Tron: Ares comes out on October 10th, 2025. Let’s get this over with.
Guess you forgot to mention all of Disney’s other live-action attempts to appeal to the male audience. Pirates being one example where it looked like they cracked the code, but then hurled it off a cliff with diminishing returns. But then you have the triple whammy of John Carter, Lone Ranger and Tomorrowland all bombing which in turn cancelled the production of a proper Tron Legacy sequel.
And well, they were so close to production that a script was even ready before it was cancelled. But then it was mutated by so many writers into what we’re getting now. That and booting out Garth Davis in favor of a yes-man hack director best known for Pirates 5, Maleficent 2 and Young Woman and the Sea just to erase any personal touch to the production.

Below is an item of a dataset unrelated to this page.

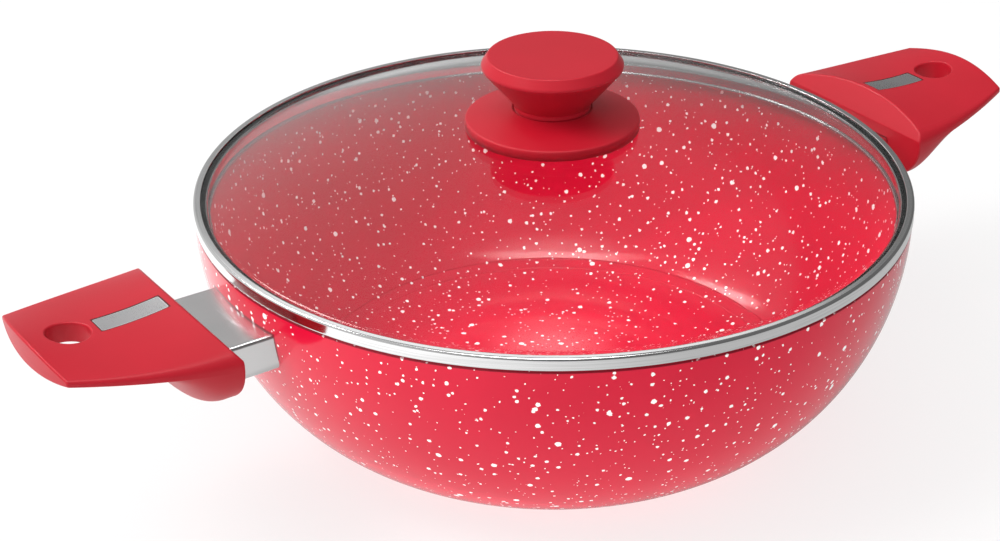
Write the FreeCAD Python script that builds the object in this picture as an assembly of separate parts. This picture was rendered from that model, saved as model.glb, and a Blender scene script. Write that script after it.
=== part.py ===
import FreeCAD, Part

import math
import os

# Two-handled wok with a lift-off glass lid.
# Millimetres. The origin is the middle of the base's resting face. +Z is up, and +X runs from
# handle to handle, towards the right-hand one. The left-hand handle set is the right-hand one
# turned half a turn about Z.

V = FreeCAD.Vector
UP = V(0, 0, 1)
CENTRE = V(0, 0, 0)

# ---- bowl: pressed aluminium with a turned base
RIM_RADIUS = 141.7        # outside, at the rim
BOWL_HEIGHT = 94.25       # base to rim
BASE_RADIUS = 71.1        # where the flat base runs into the wall
WALL_DROP = 53.8          # length of the wall's upright tangent, below the rim
BASE_RUN = 33.4           # length of the wall's level tangent, outside the base
WALL = 3.2                # wall thickness
FLOOR = 4.6               # floor thickness
CREASE_OUT = 27.4         # inside crease between wall and ledge, outside the base
LEDGE_WIDTH = 5.0         # sloping ledge between wall and floor
LEDGE_DROP = 2.4
CREASE_ROUND = 9.0        # radius of the crease and of the ledge's foot
FLAT_FLOOR_IN = 6.1       # edge of the flat floor, inside the base
WALL_STEPS = 10           # spans of the spline that follows the wall inside
RIM_ROUND = 0.8
BASE_RING = 15.1          # width of the ring that the wok stands on
BASE_RECESS = 0.5         # depth of the recess inside that ring
GROOVE_COUNT = 3          # turned grooves in the base
GROOVE_WIDTH = 1.6
GROOVE_DEPTH = 0.4

# ---- lid: dished glass in a rolled steel rim
STRIP = 0.6               # rim strip thickness
RIM_OVERHANG = 0.3        # rim outside the bowl, all round
RIM_BAND = 5.15           # height of the outer band
RIM_FLANGE = 3.0          # width of the flange on top of the glass
SKIRT_GAP = 2.3           # between the skirt and the inside of the bowl's rim
SKIRT_DEPTH = 5.2         # skirt below the bowl's rim
CURL_REACH = 0.9          # curled foot of the skirt, inside it
CURL_HEIGHT = 1.4
CURL_ROUND = 0.6
RIM_CORNER = 1.0          # outside radius of the strip's folds
GLASS_GAP = 0.4           # between the glass's edge and the band
GLASS_FLAT = 4.5          # flat border of the glass, inside the band
DOME_RISE = 25.6          # of the glass, above its flat border
DOME_BLEND = 6.0          # radius between border and dome
GLASS_HOLE_RADIUS = 5.0

# ---- knob
KNOB_BASE_RADIUS = 34.2
KNOB_BASE_EDGE = 3.9      # height of the base's rim above the glass
KNOB_BASE_RISE = 4.1      # from that rim up to the grip's seat
KNOB_EDGE_ROUND = 0.8
FLARE_RUN = 6.5           # the base flares up to the stem over this width
FLARE_DROP = 1.1
FLARE_RADIUS = 14.0
SHADOW_GROOVE = 0.8       # V groove in the base under the stem's edge, half width
SHADOW_DEPTH = 0.6
STEM_RADIUS = 15.0
NECK = 2.0                # height of the stem's upright part
NECK_ROUND = 1.5
GRIP_RADIUS = 28.5
GRIP_EDGE_ROUND = 1.4
GRIP_TOP_RADIUS = 25.3
GRIP_CONE = 17.5          # height of the grip's cone
GRIP_BEVEL = 4.1          # height of the bevel above it
SPIGOT_RADIUS = 10.0
SPIGOT_DEPTH = 1.5
SMALL_ROUND = 0.3

# ---- fasteners: M5
SCREW_RADIUS = 2.5
HEAD_RADIUS = 4.5
HEAD_HEIGHT = 3.0
CROSS_WIDTH = 1.2         # of the driver's cross in the head
CROSS_LENGTH = 5.4
CROSS_DEPTH = 1.5
THREAD_GAP = 0.05         # radial, between a screw and what it screws into
HOLE_GAP = 0.4            # radial, between a screw and what it passes through
INSERT_RADIUS = 4.0
INSERT_LENGTH = 11.0
WASHER_RADIUS = 8.0
WASHER_THICKNESS = 1.0
GASKET_RADIUS = 9.0
GASKET_THICKNESS = 1.2
SPRING_WASHER_RADIUS = 4.3
SPRING_WASHER_THICKNESS = 1.2
SPRING_WASHER_GAP = 0.2   # radial, round the screw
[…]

Indeed, this was hardly a comprehensive list. You brought up a great example with regards to the perpetually mishandled PotC franchise — it truly is a miracle the first one turned out to be a masterpiece in spite of everything. And yeah, that John Carter/Lone Ranger/Tomorrowland triple-whammy was rough.
I’m waiting for the full review to comment on the director, I’m sure I’ll have more to say then.
Judging from what I’m seeing online and from ticket sales, nostalgia is all Disney really has for Tron 3. Which is why they’re pushing the light cycle scenes and Bridges’ cameo so much, desperately hoping that the diehards flock to it because of how much they loved Legacy, despite it underperforming in theaters (mind you it was literally pushed hard to be 2010’s equivalent to Avatar). And you realize they’re basically repeating what WB did advertising The Flash, relying so hard on Keaton’s Batman due to how much they didn’t want to address the elephant in the room.
It’d be a miracle if this actually broke out due to being the only major big budget blockbuster in October.